▶ _COLLECTED DATA_:

————

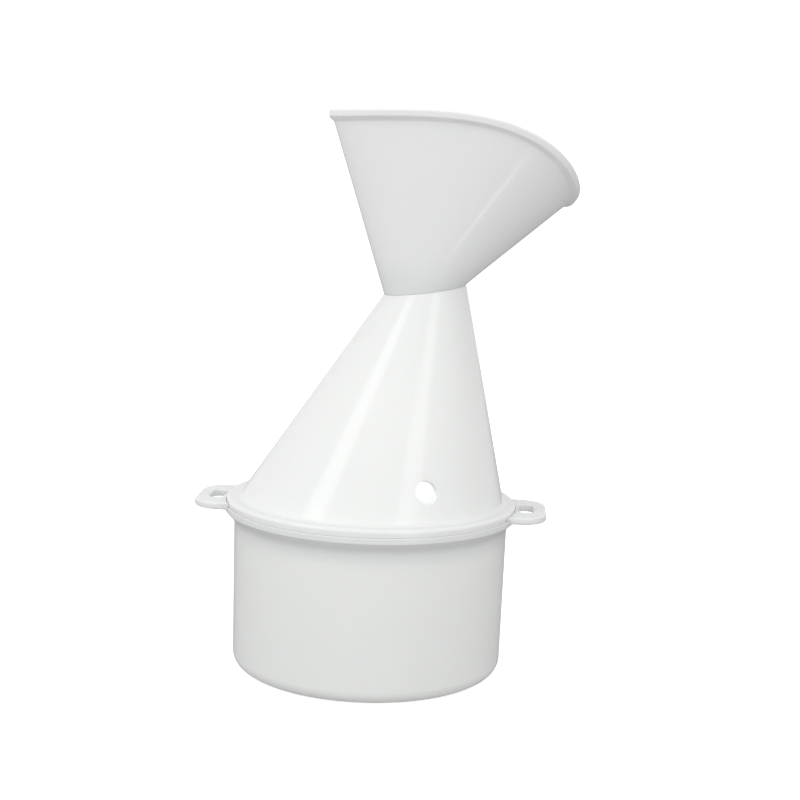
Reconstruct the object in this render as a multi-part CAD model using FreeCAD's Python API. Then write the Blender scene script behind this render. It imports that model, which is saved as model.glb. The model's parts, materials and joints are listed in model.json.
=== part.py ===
"""Steam inhaler in three nesting pieces: hot-water bowl, leaning hood, nose-and-mouth mask.

Millimetres, +Z up. The origin is the centre of the bowl's underside and +X runs through the
bowl's right ear. The hood drops into the bowl at any angle. It stands turned by HOOD_TURN,
and the mask on its neck shares its plane of symmetry, so both are drawn leaning along +X
and turned together at the end.
"""
import FreeCAD, Part
import math
import os

V = FreeCAD.Vector
UP = V(0, 0, 1)

# Bowl
WALL = 1.8                # moulded wall of the bowl
FLOOR = 2.0               # thickness of the bowl's floor
BOWL_FOOT_R = 64.4        # outer radius of the wall just above the bottom corner
BOWL_TOP_R = 65.0         # outer radius of the wall just under the rim
BOWL_CORNER = 6.0         # bottom corner, outside
FLARE_Z = 69.5            # height where the wall starts to turn out into the rim
RIM_R = 69.4              # outer radius of the rim
RIM_UNDER_Z = 75.0        # underside of the rim's edge
RIM_Z = 77.6              # top of the rim, where the hood sits
RIM_IN_R = 66.8           # inner radius of the rim's flat top
RIM_ROUND = 0.4           # rounding of the rim's upper edge

# Ears on the bowl's rim
EAR_REACH = 83.3          # tip of each ear from the bowl's axis
EAR_HALF = 21.0           # half the ear's width
EAR_CORNER = 12.0         # corner radius in plan
EAR_ROOT = 4.0            # fillet in plan where the ear leaves the rim
EAR_UNDER_Z = 75.8        # underside of the ears
EAR_TOP_Z = 79.2          # top of the ears, a little above the rim
EAR_ROUND = 1.0           # rounding of the ear's upper and lower edges
SEAT_GAP = 0.2            # clearance round the hood's flange, where the ears stand above the rim
SLOT_NEAR = 70.5          # inner end of the slot through the ear
SLOT_FAR = 77.2           # outer end of the slot
SLOT_HALF = 8.5           # half the slot's length
SLOT_CORNER = 2.8         # corner radius of the slot

# Hood
HOOD_TURN = 15.0          # degrees from +X to the way the hood leans, about the bowl's axis
HOOD_WALL = 1.9           # wall measured level
FLANGE_R = 68.8           # flange that rests on the bowl's rim
FLANGE_T = 3.6
FLANGE_ROUND = 1.6
CONE_R = 63.2             # foot of the leaning cone
CONE_FOOT_Z = 80.0
CONE_FILLET = 2.5         # cone into flange
SKIRT_R = 62.8            # ring that locates the hood inside the bowl
SKIRT_DEPTH = 12.0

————

▶ _DIRECTIONS_: Using the material above, quote the first line and each line after it, stopping at and including the line that holds "hood, nose-and-mouth mask.".

▶ _WRITTEN SOLUTION_:
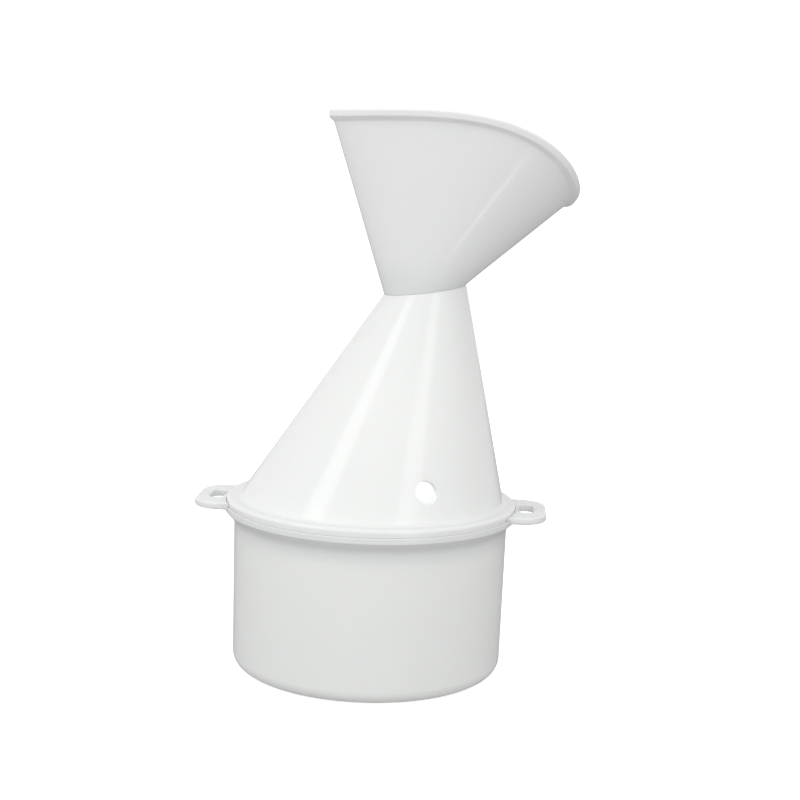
Reconstruct the object in this render as a multi-part CAD model using FreeCAD's Python API. Then write the Blender scene script behind this render. It imports that model, which is saved as model.glb. The model's parts, materials and joints are listed in model.json.
=== part.py ===
"""Steam inhaler in three nesting pieces: hot-water bowl, leaning hood, nose-and-mouth mask.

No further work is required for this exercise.